The Range

On the Line

The ongoing U.S.-Mexico border war escalated last week when two Border Patrol agents got shot in the legs with high-powered rifles. The agents were said to be recovering after the attack, which happened near Nogales last Thursday, June 30. Special agents from the FBI are crawling all over the crime scene.

Meanwhile, back in Washington, Senate Majority Leader Bill Frist, a Republican from Tennessee, gave props to the Arizona Daily Star for being the only outfit interested in an accurate count of how many people are dying in the desert as they attempt to illegally enter the United States.

Frist called for an additional $10 billion a year on border security, including 2,000 new agents, more detention facilities, increased technological resources and more walls along the border.

Frist said immigration reform can come later, "but for now, we need to tighten enforcement: By convincing potential border violators that we will catch them, we can stem the flow of illegal immigrants." Sure, give it a try!

Elsewhere in D.C.: Rep. Tom Tancredo, the Colorado Republican who continues to ignore the GOP's Operation: Hispanic Outreach, went on the attack against the White House, saying the administration had squashed a survey of captured migrants that showed that Bush's guest-worker proposal spurred a surge of illegal immigration. White House spin: We called off the survey early, and certainly not because it wasn't what we wanted to hear.


We Have a Bad Feeling About This

Sandra Day O'Connor, the Lazy B cowgirl who became the first woman appointed to the Supreme Court in 1981, announced her retirement from the bench last Friday, July 1. O'Connor will be teaching litigious Wildcats this fall at the University of Arizona law school.

Although she was the swing votes on decisions regarding abortion, the death penalty and the appointment of President George W. Bush, O'Connor is probably best remembered for a 1985 incident at a formal dinner during which a drunken John Riggins of the Washington Redskins yelled: "Loosen up, Sandy baby!"


Space Madness

UA scientists continue to decipher the photos and other data pouring in the Cassini space probe. The latest, according to UA News Services: New snapshots suggest the possibility of a liquid hydrocarbon lake about the size of Lake Superior in the southern polar region of Titan, the moon of Saturn, according to Dr. Alfred McEwan of the imaging team. Alternative theories: It's a dried-out lake, a sinkhole or a portal to a parallel dimension. Take a gander at the photos and speculate yourself: http://saturn.jpl.nasa.gov/home/index.cfm.

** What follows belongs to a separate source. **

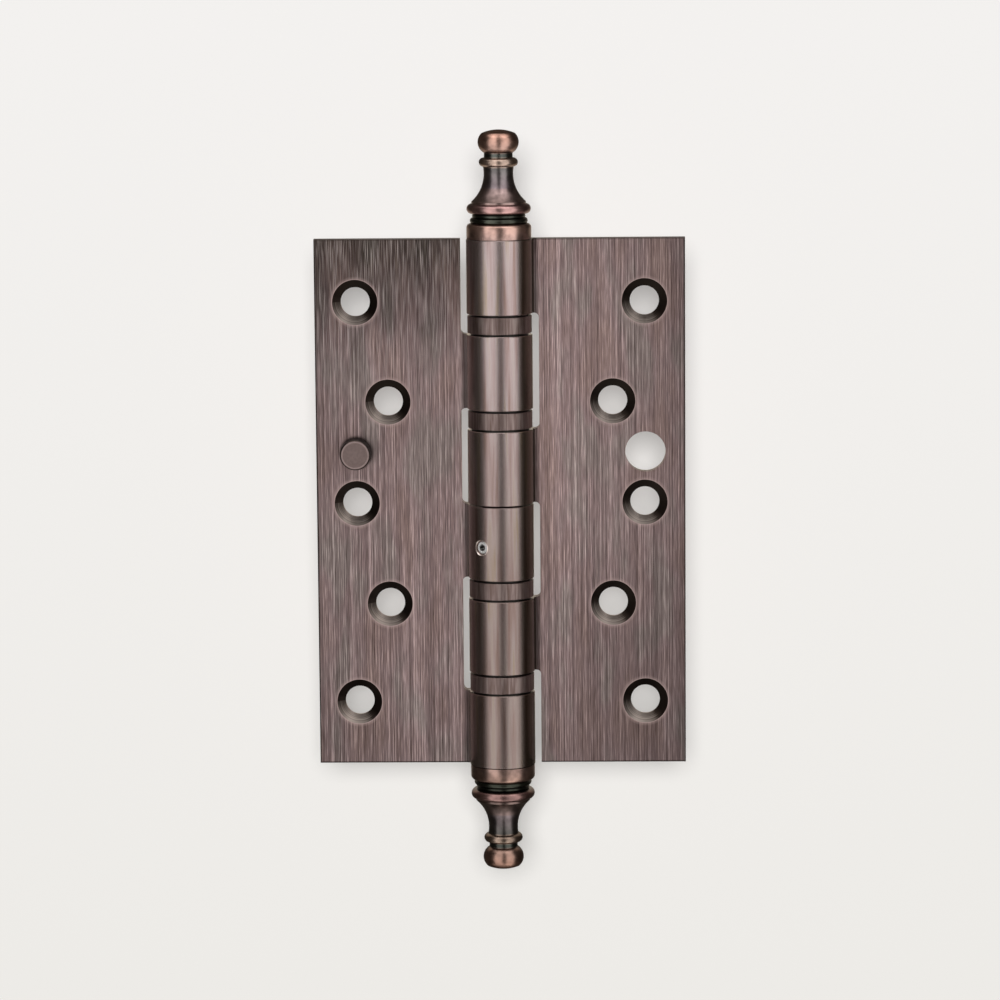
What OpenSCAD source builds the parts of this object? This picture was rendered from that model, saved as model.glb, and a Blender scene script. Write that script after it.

In other UA-related space news, scientists fulfilled one of our childhood wishes on the Fourth of July by ramming a comet with a big ol' hunk of metal--just to see what would happen! Now that's what we call fireworks.

Deep Impact's impactor vaporized with a spectacular burst as it smacked into comet Tempel 1 at an estimated 23,000 mph. Scientists are furiously sorting and posting data. Watch the impact yourself on a mini-movie and learn what lies inside a comet at http://deepimpact.jpl.nasa.gov/home/index.html. (And check out Saxon Burns' TQ&A with Jay Melosh in this issue.)

Finally, the UA Lunar and Planetary Laboratory's Dante S. Lauretta was part of a team that discovered that pristine mineral grains captured on a recent NASA research mission formed in an ancient supernova explosion. Details are in the latest issue of Science, or at the sci/tech department at www.uanews.org.


The Big Bucks

Arizona Democratic Party Chairman Jim Pederson was named the top individual contributor to state political parties in the 2003-2004 election cycle. Pederson gave the Democratic Party $2.25 million over the two years, during which the party spent more than $8.5 million, according to figures assembled by the Center for Public Integrity.

"I certainly don't regret that," says Pederson, who is weighing a run against Republican Sen. Jon Kyl in 2006. "We have a strong two-party system in Arizona now. The Democratic Party is in the best shape it's ever been in."

The Center for Public Integrity reports that Pederson contributed even more--nearly $3.8 million--in 2001-2002, the cycle in which he spent heavily on a get-out-the-vote effort to put Janet Napolitano in the governor's office. Check out the full report, which reveals that transfers of soft money from national party organizations to state parties has plummeted in the wake of the McCain-Feingold campaign-finance reform bill, at www.publicintegrity.org.

"You're not going to see many more contributions to the Democratic Party from me," Pederson predicts. "They've built up a strong fundraising base, and they really don't need my financial help any more."

The Arizona Republican Party, which spent a little more than $3.8 million in the '03-'04 election cycle, released a statement crowing that "Jim Pederson's checkbook could not buy a Democrat victory."